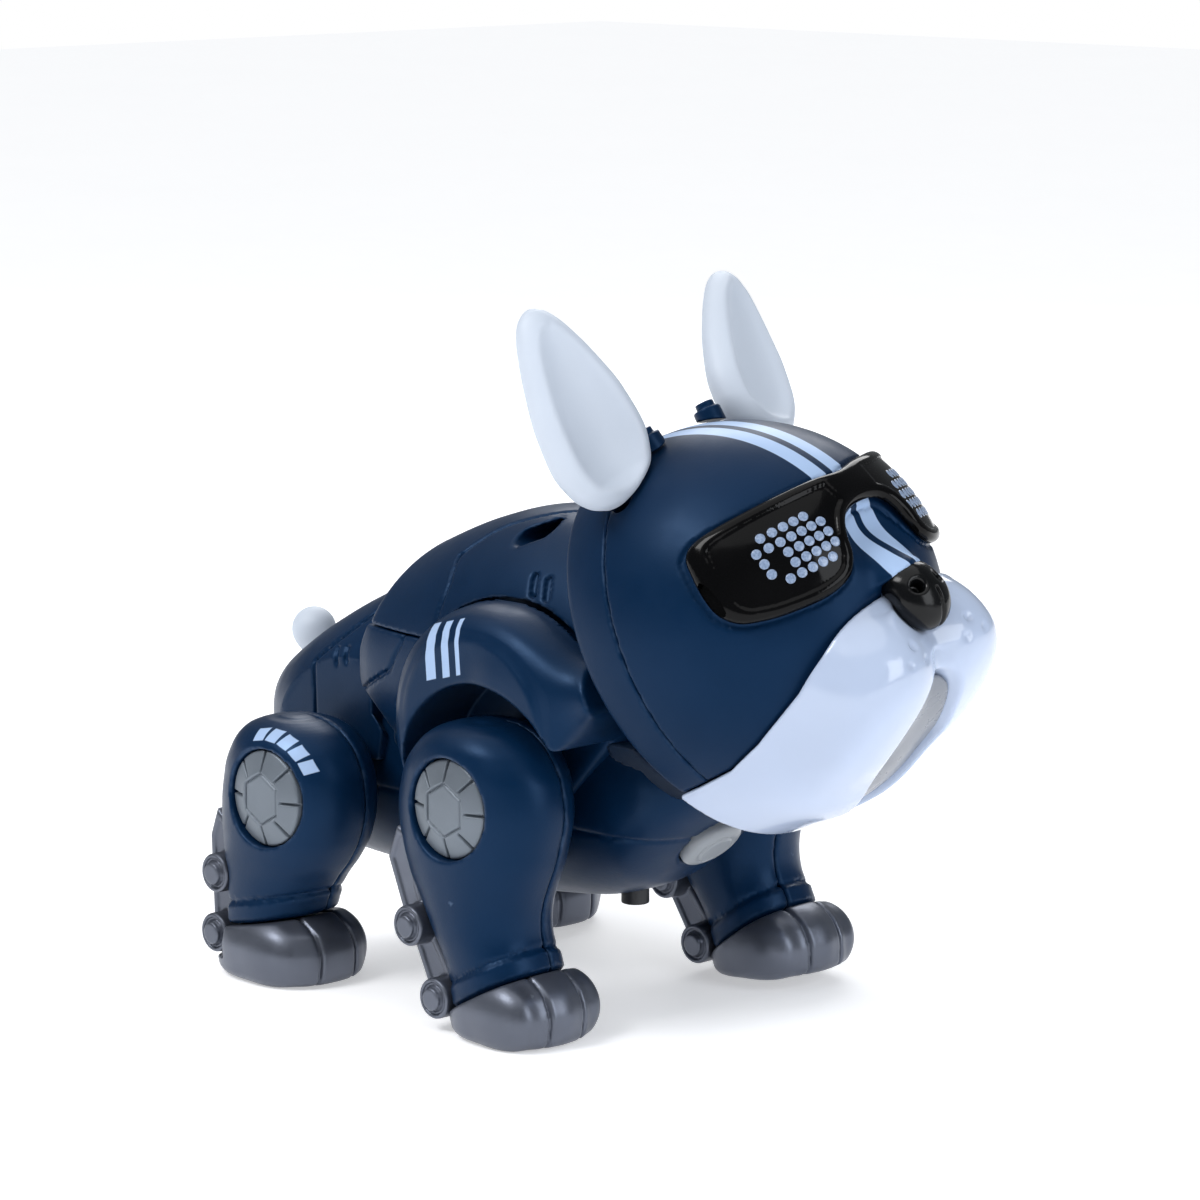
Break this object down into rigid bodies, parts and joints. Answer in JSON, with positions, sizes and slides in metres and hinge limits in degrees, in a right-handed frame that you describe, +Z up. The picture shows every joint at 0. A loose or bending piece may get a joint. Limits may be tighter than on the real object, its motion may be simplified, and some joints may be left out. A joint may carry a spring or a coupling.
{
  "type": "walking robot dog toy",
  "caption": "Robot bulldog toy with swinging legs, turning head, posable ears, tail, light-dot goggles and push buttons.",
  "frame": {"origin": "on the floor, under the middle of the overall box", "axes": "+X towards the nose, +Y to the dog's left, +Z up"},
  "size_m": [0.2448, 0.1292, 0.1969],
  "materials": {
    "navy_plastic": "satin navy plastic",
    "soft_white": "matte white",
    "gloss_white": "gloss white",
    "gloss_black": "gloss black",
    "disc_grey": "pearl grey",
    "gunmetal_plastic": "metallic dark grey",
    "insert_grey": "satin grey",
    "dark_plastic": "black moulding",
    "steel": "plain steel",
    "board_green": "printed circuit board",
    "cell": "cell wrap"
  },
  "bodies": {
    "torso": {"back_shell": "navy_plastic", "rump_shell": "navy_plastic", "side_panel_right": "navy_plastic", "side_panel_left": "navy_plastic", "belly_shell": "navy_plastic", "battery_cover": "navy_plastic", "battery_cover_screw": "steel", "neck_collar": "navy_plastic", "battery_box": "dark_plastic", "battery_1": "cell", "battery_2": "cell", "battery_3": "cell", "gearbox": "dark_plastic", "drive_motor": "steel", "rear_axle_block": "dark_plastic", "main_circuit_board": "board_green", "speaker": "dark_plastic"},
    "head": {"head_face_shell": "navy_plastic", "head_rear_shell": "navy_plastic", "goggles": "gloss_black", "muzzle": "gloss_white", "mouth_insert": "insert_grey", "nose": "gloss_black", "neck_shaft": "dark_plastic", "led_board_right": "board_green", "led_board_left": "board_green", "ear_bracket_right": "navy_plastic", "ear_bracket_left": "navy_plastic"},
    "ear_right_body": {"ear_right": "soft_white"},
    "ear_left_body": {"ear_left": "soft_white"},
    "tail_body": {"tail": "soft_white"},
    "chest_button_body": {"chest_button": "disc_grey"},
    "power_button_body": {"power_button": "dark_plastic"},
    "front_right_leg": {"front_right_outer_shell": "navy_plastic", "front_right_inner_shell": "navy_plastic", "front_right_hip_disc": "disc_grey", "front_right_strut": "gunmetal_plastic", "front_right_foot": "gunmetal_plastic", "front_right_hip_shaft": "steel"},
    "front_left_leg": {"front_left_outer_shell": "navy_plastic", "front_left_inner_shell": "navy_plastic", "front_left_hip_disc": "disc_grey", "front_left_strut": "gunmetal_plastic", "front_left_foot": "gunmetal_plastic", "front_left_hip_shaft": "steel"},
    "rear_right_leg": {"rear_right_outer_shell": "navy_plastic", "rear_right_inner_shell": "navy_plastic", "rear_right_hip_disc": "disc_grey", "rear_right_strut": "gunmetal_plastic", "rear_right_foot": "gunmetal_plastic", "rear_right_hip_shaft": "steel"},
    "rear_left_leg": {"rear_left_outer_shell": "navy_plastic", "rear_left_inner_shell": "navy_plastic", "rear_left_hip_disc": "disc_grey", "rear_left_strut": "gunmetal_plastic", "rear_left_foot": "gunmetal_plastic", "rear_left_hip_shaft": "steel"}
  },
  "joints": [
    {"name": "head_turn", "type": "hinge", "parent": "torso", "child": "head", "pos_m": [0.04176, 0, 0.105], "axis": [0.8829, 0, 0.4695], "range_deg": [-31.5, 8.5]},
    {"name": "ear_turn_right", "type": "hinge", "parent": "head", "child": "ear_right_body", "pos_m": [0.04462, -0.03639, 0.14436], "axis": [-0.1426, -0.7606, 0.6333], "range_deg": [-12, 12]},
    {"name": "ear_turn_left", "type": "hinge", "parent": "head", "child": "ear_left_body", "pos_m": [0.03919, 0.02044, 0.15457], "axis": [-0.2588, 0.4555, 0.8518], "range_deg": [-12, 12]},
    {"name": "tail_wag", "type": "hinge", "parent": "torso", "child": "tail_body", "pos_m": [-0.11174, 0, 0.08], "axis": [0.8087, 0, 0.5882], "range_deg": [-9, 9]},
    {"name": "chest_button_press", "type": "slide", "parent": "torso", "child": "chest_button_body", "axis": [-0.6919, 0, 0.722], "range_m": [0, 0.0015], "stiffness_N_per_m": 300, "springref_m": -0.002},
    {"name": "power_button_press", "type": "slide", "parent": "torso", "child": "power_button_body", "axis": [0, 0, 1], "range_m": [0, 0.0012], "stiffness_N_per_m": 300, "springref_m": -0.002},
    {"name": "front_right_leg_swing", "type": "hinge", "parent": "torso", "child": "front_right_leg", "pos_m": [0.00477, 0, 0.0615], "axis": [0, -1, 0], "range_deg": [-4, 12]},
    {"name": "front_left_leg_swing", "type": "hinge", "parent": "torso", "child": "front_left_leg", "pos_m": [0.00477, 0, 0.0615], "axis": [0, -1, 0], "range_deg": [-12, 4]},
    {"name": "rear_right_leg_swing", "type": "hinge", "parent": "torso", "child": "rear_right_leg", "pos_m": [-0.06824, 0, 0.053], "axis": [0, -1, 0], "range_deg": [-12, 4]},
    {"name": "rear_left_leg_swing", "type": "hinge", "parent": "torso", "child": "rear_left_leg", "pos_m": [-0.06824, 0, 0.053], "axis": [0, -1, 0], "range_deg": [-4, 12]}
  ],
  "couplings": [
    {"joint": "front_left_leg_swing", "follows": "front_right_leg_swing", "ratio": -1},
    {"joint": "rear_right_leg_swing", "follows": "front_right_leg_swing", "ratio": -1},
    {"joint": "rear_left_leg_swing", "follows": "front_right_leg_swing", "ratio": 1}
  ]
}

+++

*What the task asks:* Pull out each line holding the string "frame".

*Written solution:*
Break this object down into rigid bodies, parts and joints. Answer in JSON, with positions, sizes and slides in metres and hinge limits in degrees, in a right-handed frame that you describe, +Z up. The picture shows every joint at 0. A loose or bending piece may get a joint. Limits may be tighter than on the real object, its motion may be simplified, and some joints may be left out. A joint may carry a spring or a coupling.
  "frame": {"origin": "on the floor, under the middle of the overall box", "axes": "+X towards the nose, +Y to the dog's left, +Z up"},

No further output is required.